Justin Moore ended last season by tearing his Achilles tendon, sidelining him until at least halfway through this season. If he plays up to the standard he's set in prior seasons on the Main Line, Moore is the best guard in the Big East and the primary scorer for the Villanova offense.
That's asking a lot off an Achilles tear, though any contribution from Moore would go a long way.
That's especially true when factoring in freshman phenom Cam Whitmore, who missed Villanova's first seven games. He returned in the Wildcats' win over Oklahoma and added a breakout performance in their win over Penn, totaling 21 points, six rebounds and two assists.
Whitmore, a projected one-and-done lottery pick, makes the Wildcats' offense more logically constructed. The other players in the rotation — especially those on the perimeter — can score within their means, but are not expected to be "bucket-getters" in crunch time or as the shot clock dwindles.
Whitmore sliding into the lineup opens up other players to take on more fitting roles and should help this Villanova team return to form, if not among the contenders in the Big East, at least in the NCAA tournament conversation.
This is probably the best place to tell you that I am writing this as a Boston College alum. If you think that means I might be biased towards the Eagles, well then you haven't been following BC's athletics programs for the last decade.
After BC joined the ACC for the 2005-06 season, it made the NCAA tournament in its first, second and fourth seasons in the conference.
In the 13 years since the Eagles' last NCAA bid (coincidentally, the 13 seasons since I stepped on campus as a freshman), BC has never made the NCAA tournament, has only posted two records over .500 and has six seasons with four or fewer wins in conference play.
Earl Grant was hired prior to last season. He's another promoted mid-major coach (with limited success in his previous gig at Charleston to begin with) who is expecting to try to resurrect a program that had five different seasons with at least one week in the top 15 of the AP poll earlier this century.
The early returns on the Grant hire are not promising.

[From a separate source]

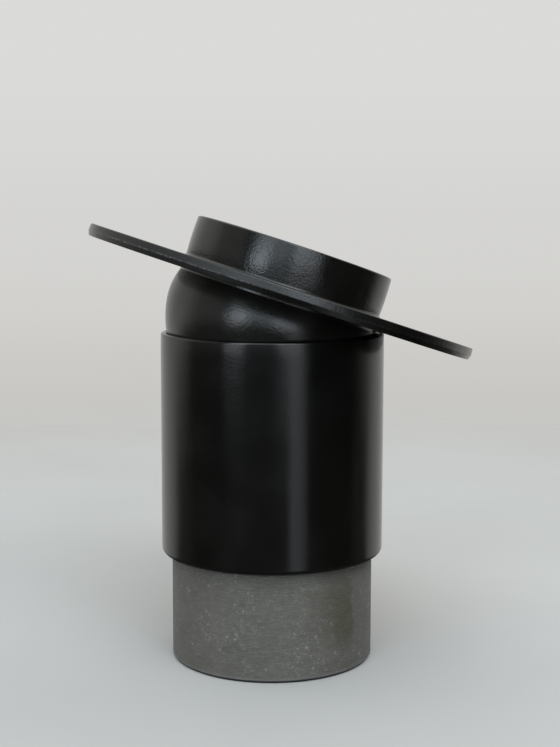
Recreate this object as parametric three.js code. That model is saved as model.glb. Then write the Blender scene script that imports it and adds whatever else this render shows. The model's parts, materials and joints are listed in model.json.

Last season, the Eagles were 6-14 in ACC play and lost games to Pitt (KenPom No. 195), Albany (KenPom No. 286) and Rhode Island (twice in one week, somehow).
This year, BC has lost to Tarleton State, Maine and New Hampshire, plus the Eagles needed last-minute buckets to secure home wins over Cornell and Detroit Mercy.
The biggest issues are on the offensive end, where BC is stagnant and tepid. BC is shooting 3-pointers at one of the lowest rates in the nation (336th), which is almost a good thing because it's making 3-pointers at an even worse rate (26.8%, 349th nationally).
The Eagles are bottom-10 in the nation in assist rate and are forced to do all of their damage on contested 2-pointers. That's a hellish way to live in 2022.
Villanova vs. Boston College Betting Pick
That Boston College pessimism is clearly going to be a factor in my pick here, but let's start with the total.
BC's offense has been dismal so far this season, scoring more than 101 points per 100 possessions just twice in 10 tries. In BC's best wins, the Eagles failed to crack 60 points against Wyoming and Rhode Island. Even if everything goes as planned for BC, we won't see a lot of points on its end of the scoreboard,
That is doubly true given how Villanova has defended this season. Wright's teams over the last decade became some of the slowest tempo squads in the top ranks of college basketball, and Neptune has continued that trend.
The Wildcats rank 354th in pace (per KenPom), with Villanova's opponents averaging the longest possession length at over 19 seconds per trip down the floor.
Villanova is going to make BC work for every look at the rim, a terrible recipe for the BC offense. Without anything easy, the Eagles won't find much at all, especially with a pro-Villanova crowd in Jersey.
That is why I'm also plenty confident in the Wildcats to cover the spread. This Boston College team is dreadful for a power conference team. I listed its bad losses above, but it hasn't looked any better against good competition.
In two games against top-100 opponents this season, BC was blown out at Duke and lost by 21 at Nebraska.
I'll believe the Eagles can compete with a tournament-quality team — like Villanova with Whitmore playing — when they finally do so.